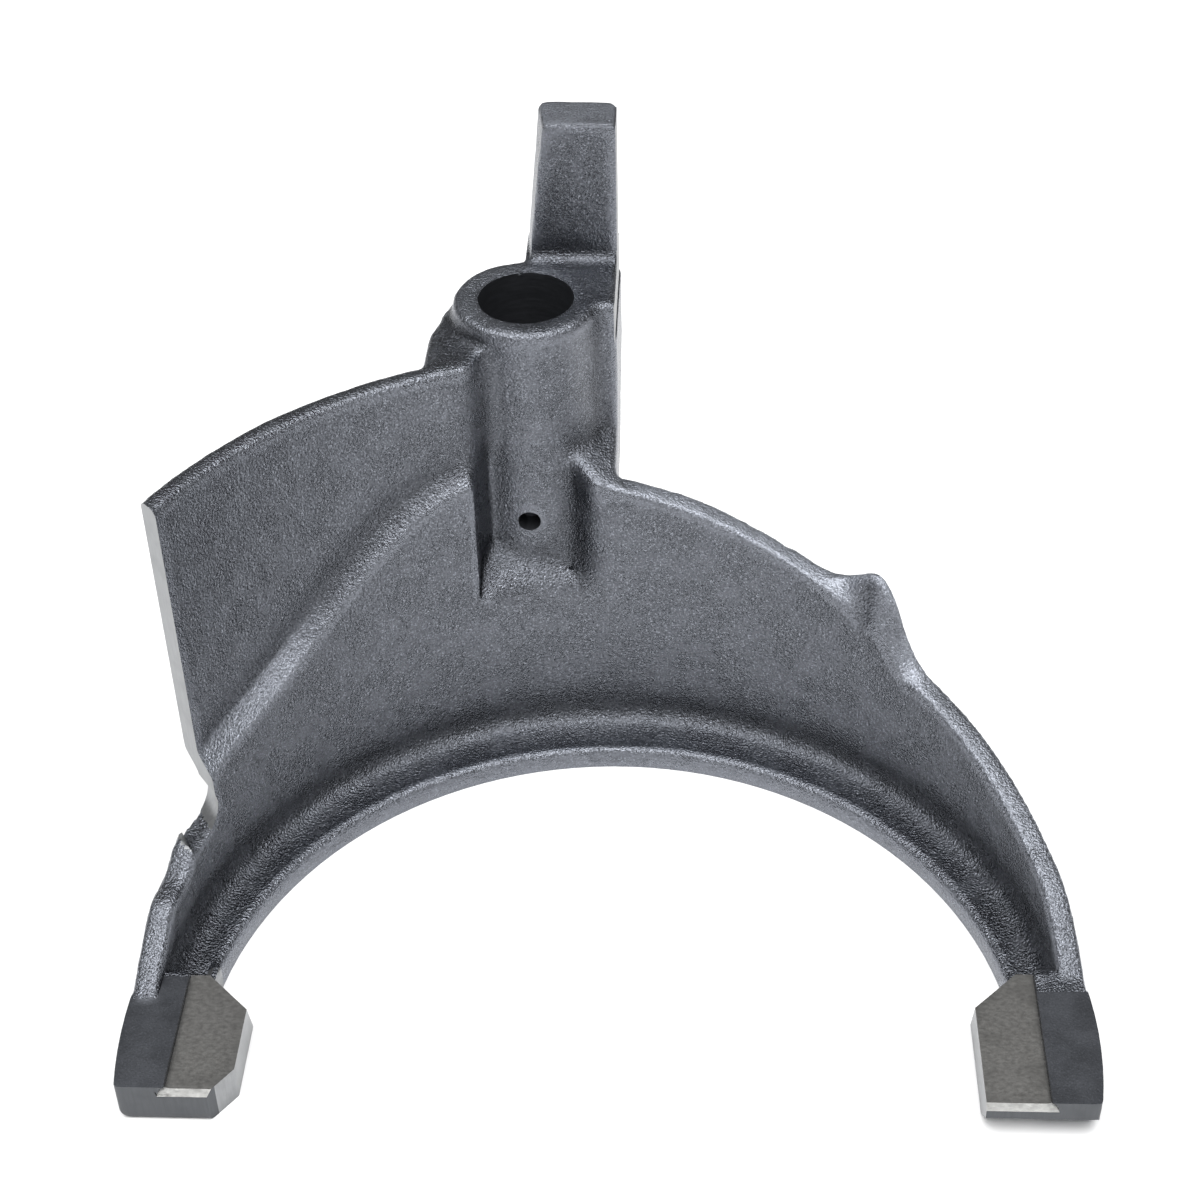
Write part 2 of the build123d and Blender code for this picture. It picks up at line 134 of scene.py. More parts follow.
# Most share of a normal along Z on the arms' inner sides and on the rail bore's wall
SIDE_RISE = 0.8
BORE_RISE = 0.75

# How near a point is to a bore's wall, and how far inside the hub's ends, to be moved onto the wall
RAIL_REACH = 0.25
PIN_REACH = 0.2
BOTTOM_MARGIN = 0.1
TOP_MARGIN = 0.6

# Columns of the table that measure makes
X, Y, Z, RADIUS, AZIMUTH, FROM_HUB, FROM_SLEEVE = range(7)

# Bounds of the zones that are softened further: column, value at share 0 and value at share 1
POCKET = ((FROM_HUB, 31, 27), (Z, 100, 95), (Y, 113, 109))
POCKET_LEFT_EDGE = ((X, -25, -28), (Z, STEP_HEIGHT + 3, STEP_HEIGHT - 1))
WEB_TOP_EDGE = ((X, -3, 1), (Z, 62, 66))
PANEL_TURN = ((X, -24, -26), (X, -40, -35), (Z, STEP_HEIGHT + 3, STEP_HEIGHT + 8), (Z, 98, 94))
POCKET_RIGHT = ((X, -20, -13), (X, 4, 0), (Z, 66, 60))
POCKET_FOOT = ((X, -28, -24), (X, 4, 0), (Z, 46, 42))
POCKET_DEPTH = ((Y, 104, 100), (Y, 76, 80), (Z, 26, 32))
BEAD = ((FROM_SLEEVE, 90, 87), (Z, 9, 7), (Z, 1.5, 3), (Y, 2, 8))

# Bounds of the trimmed patches, in the same form; the skin is lightened on them partly as trimmed metal and
# partly as painted highlight
TRIM_AND_HIGHLIGHT_BAND = (
    (RADIUS, WEB_INNER, WEB_INNER + 0.8),
    (RADIUS, 97, 95),
    (AZIMUTH, 8, 20),
    (AZIMUTH, 94, 86),
)
# Azimuths over which the band's lightening, in part a painted highlight, grows to full
BRIGHT_BAND = ((AZIMUTH, 38, 50),)
BAND_FOOT = 12.0
LUG_END = ((Z, 129, 131),)
HUB_TOP_LEFT = ((Z, 101.5, 102.5), (X, -14, -24))
STEP_RAMP = ((AZIMUTH, 130, 142), (Z, 62, 50), (RADIUS, WEB_INNER - 1, WEB_INNER))
RAMP_FOOT = 28.0

# Layers of noise in the cast skin: cell in millimetres, share of the height and seed
LUMPS = ((17.0, 1.0, 3), (7.0, 0.6, 4))
SKIN_BUMPS = ((3.1, 1.0, 5), (1.7, 0.7, 6))
TRIMMED_BUMPS = ((2.2, 1.0, 7),)

# Rounds that fade the skin out beside machined faces, and that the stored reliefs are measured from
FADE_ROUNDS = 3
CLOSE_ROUNDS = 6
WIDE_ROUNDS = 40

# Sharpest angle in degrees that is still shaded smooth, and the fewest faces of a sound casting
SMOOTH_ANGLE = 38.0
FEWEST_FACES = 1000

# Distance in metres within which the solid's loose triangles are joined
MERGE_DISTANCE = 1e-6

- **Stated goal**
Take the data above and return it exactly.

- **Exercise answer**
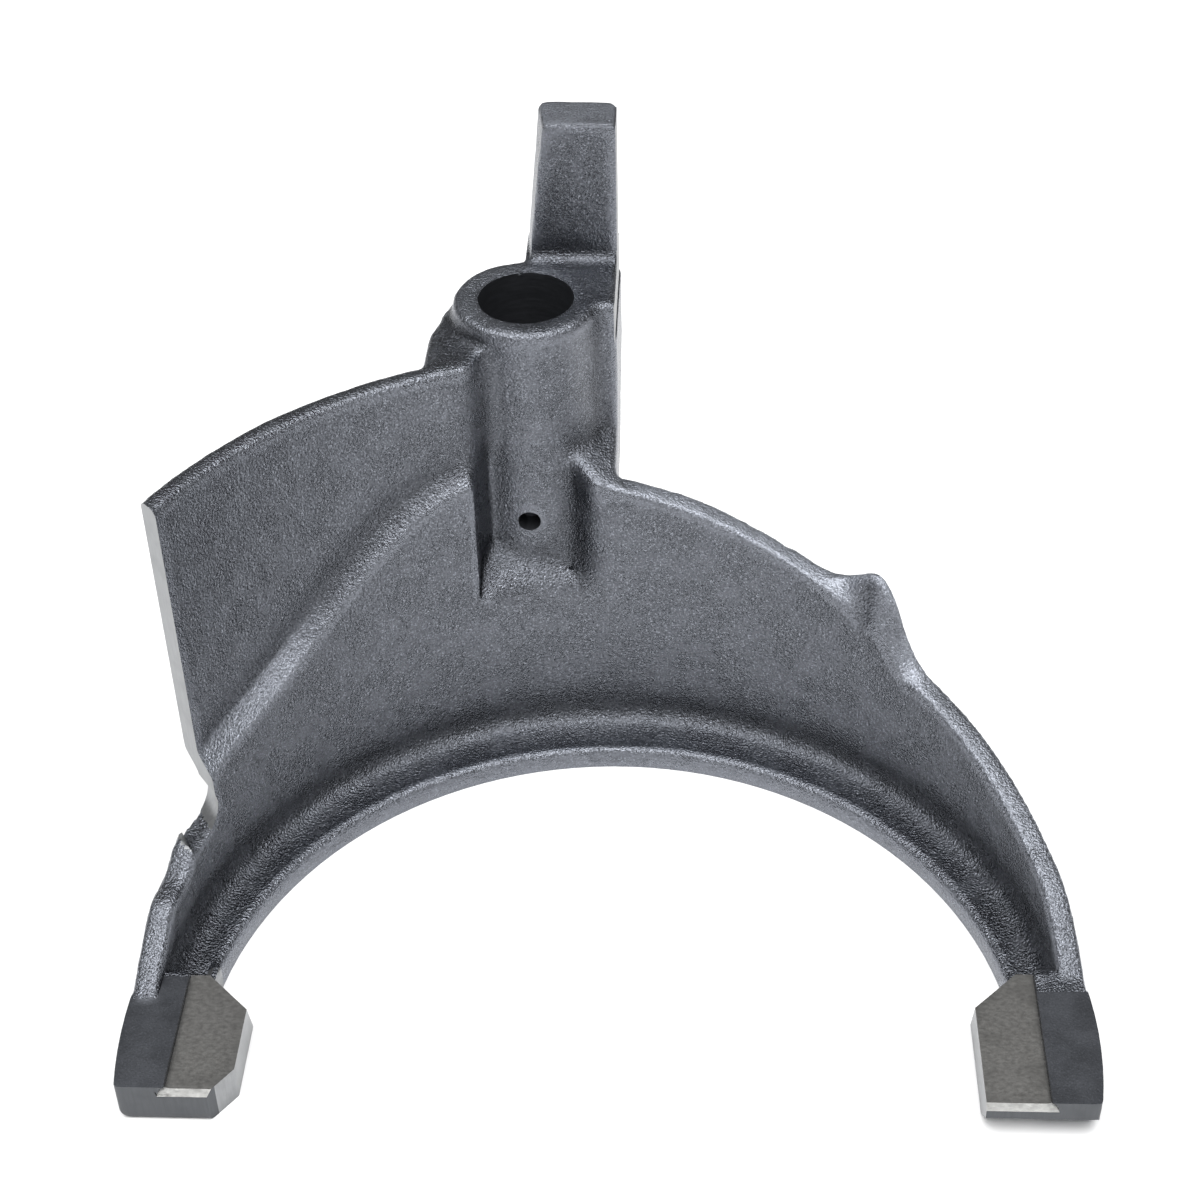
Write part 2 of the build123d and Blender code for this picture. It picks up at line 134 of scene.py. More parts follow.
# Most share of a normal along Z on the arms' inner sides and on the rail bore's wall
SIDE_RISE = 0.8
BORE_RISE = 0.75

# How near a point is to a bore's wall, and how far inside the hub's ends, to be moved onto the wall
RAIL_REACH = 0.25
PIN_REACH = 0.2
BOTTOM_MARGIN = 0.1
TOP_MARGIN = 0.6

# Columns of the table that measure makes
X, Y, Z, RADIUS, AZIMUTH, FROM_HUB, FROM_SLEEVE = range(7)

# Bounds of the zones that are softened further: column, value at share 0 and value at share 1
POCKET = ((FROM_HUB, 31, 27), (Z, 100, 95), (Y, 113, 109))
POCKET_LEFT_EDGE = ((X, -25, -28), (Z, STEP_HEIGHT + 3, STEP_HEIGHT - 1))
WEB_TOP_EDGE = ((X, -3, 1), (Z, 62, 66))
PANEL_TURN = ((X, -24, -26), (X, -40, -35), (Z, STEP_HEIGHT + 3, STEP_HEIGHT + 8), (Z, 98, 94))
POCKET_RIGHT = ((X, -20, -13), (X, 4, 0), (Z, 66, 60))
POCKET_FOOT = ((X, -28, -24), (X, 4, 0), (Z, 46, 42))
POCKET_DEPTH = ((Y, 104, 100), (Y, 76, 80), (Z, 26, 32))
BEAD = ((FROM_SLEEVE, 90, 87), (Z, 9, 7), (Z, 1.5, 3), (Y, 2, 8))

# Bounds of the trimmed patches, in the same form; the skin is lightened on them partly as trimmed metal and
# partly as painted highlight
TRIM_AND_HIGHLIGHT_BAND = (
    (RADIUS, WEB_INNER, WEB_INNER + 0.8),
    (RADIUS, 97, 95),
    (AZIMUTH, 8, 20),
    (AZIMUTH, 94, 86),
)
# Azimuths over which the band's lightening, in part a painted highlight, grows to full
BRIGHT_BAND = ((AZIMUTH, 38, 50),)
BAND_FOOT = 12.0
LUG_END = ((Z, 129, 131),)
HUB_TOP_LEFT = ((Z, 101.5, 102.5), (X, -14, -24))
STEP_RAMP = ((AZIMUTH, 130, 142), (Z, 62, 50), (RADIUS, WEB_INNER - 1, WEB_INNER))
RAMP_FOOT = 28.0

# Layers of noise in the cast skin: cell in millimetres, share of the height and seed
LUMPS = ((17.0, 1.0, 3), (7.0, 0.6, 4))
SKIN_BUMPS = ((3.1, 1.0, 5), (1.7, 0.7, 6))
TRIMMED_BUMPS = ((2.2, 1.0, 7),)

# Rounds that fade the skin out beside machined faces, and that the stored reliefs are measured from
FADE_ROUNDS = 3
CLOSE_ROUNDS = 6
WIDE_ROUNDS = 40

# Sharpest angle in degrees that is still shaded smooth, and the fewest faces of a sound casting
SMOOTH_ANGLE = 38.0
FEWEST_FACES = 1000

# Distance in metres within which the solid's loose triangles are joined
MERGE_DISTANCE = 1e-6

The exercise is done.